Architecture and Society
Architecture with its inner life was on view at the Paris based Courcelles Art Contemporain. Nicolas Boutruche shows cut open buildings to give the spectator the possibility to watch what is happening inside. Also the artists at Fabbrica Eos from Milan question society, but by superimposing or assembling. Robert Gligorov composed Eurabia from an image of the Place d’Etoile de Paris and the Kaaba in Mecca. David Bramante fantasises in his series “My own rave” cities as his own urban picture, which dislocates the single elements into one plane.
Hiding the human body
The Greek architect and urban planner Andreas Theologitis combines two main issues: architecture and the human body. For the Athens based Kourd Gallery he projected images of buildings onto naked models. Thereby straight lines are distorted and adapt themselves to the curves of the physique. In other photos, the human body vanishes almost behind a building. Marilù Manzini at the Milanese Galleria Paolo Colombari let the human body disappear in a different manner, for example behind a gas mask or under a shroud.
The human Body as Pleasure Garden
Podbielski Contemporary from Berlin and Milan dedicated the whole booth to the exhibition “Pleasure Garden” with more or less nudes from various artists. In doing so, they presented different photographic positions as Ferdinando Scianna’s confrontation of a marble sculpture and a woman, both in similar positions lying on a bed. Benyamin Reich portrayed Maja Siren on the shore of Rügen, Beatrice Speranza hid her nude on a screen in front of a bookshelf and Eikoh Hosoe shows a fraction of an embracement between a white and a black human body so that it appears almost abstract.

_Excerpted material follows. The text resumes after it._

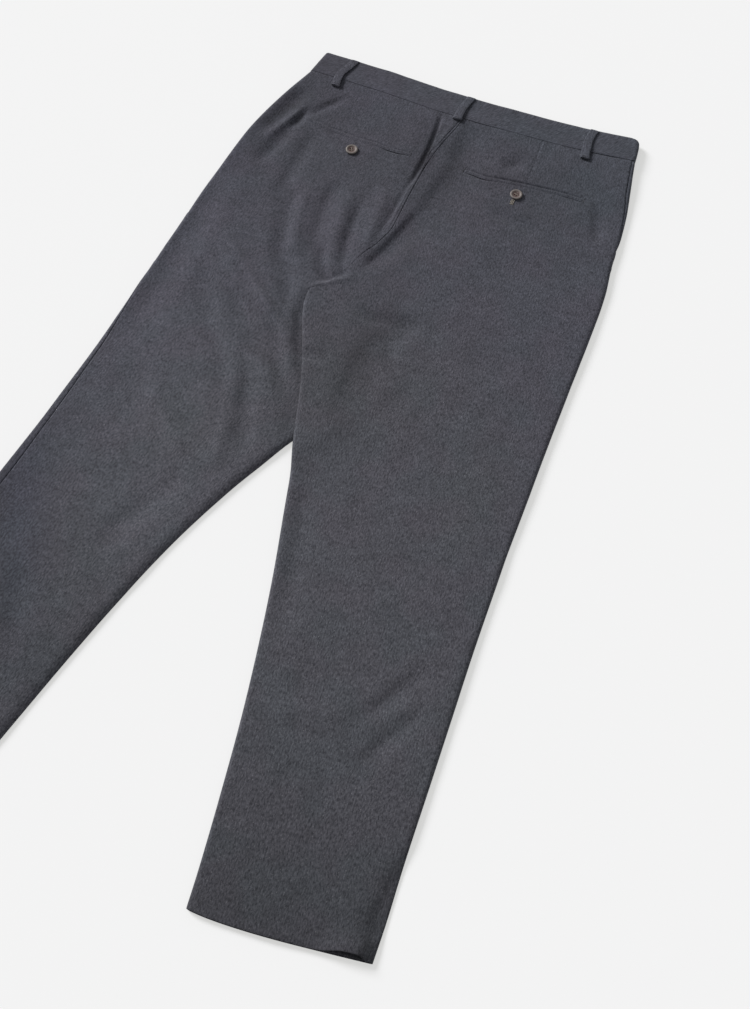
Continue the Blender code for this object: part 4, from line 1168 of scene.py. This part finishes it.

Focus on Parts of the Body
Similarly, Ingrid Stein at the Milanese Art Studio Pedrazzini chooses only body parts for her photos. However, the effect is more figurative and partly sets accents by light and shadow. Also Riccardo Bandiera shows only body parts, but sets them in context to the ecosystem. His “Atlas over Arteries” was as MIA PROPOSAL on view. Rania Mater photographed young women, sometimes covered, at other times revealingly dressed. In doing so, she investigates about the meaning of being a girl or a woman. The solo show at the CIE Contemporary from Milan was part of the project BEYOND PHOTOGRAPHY.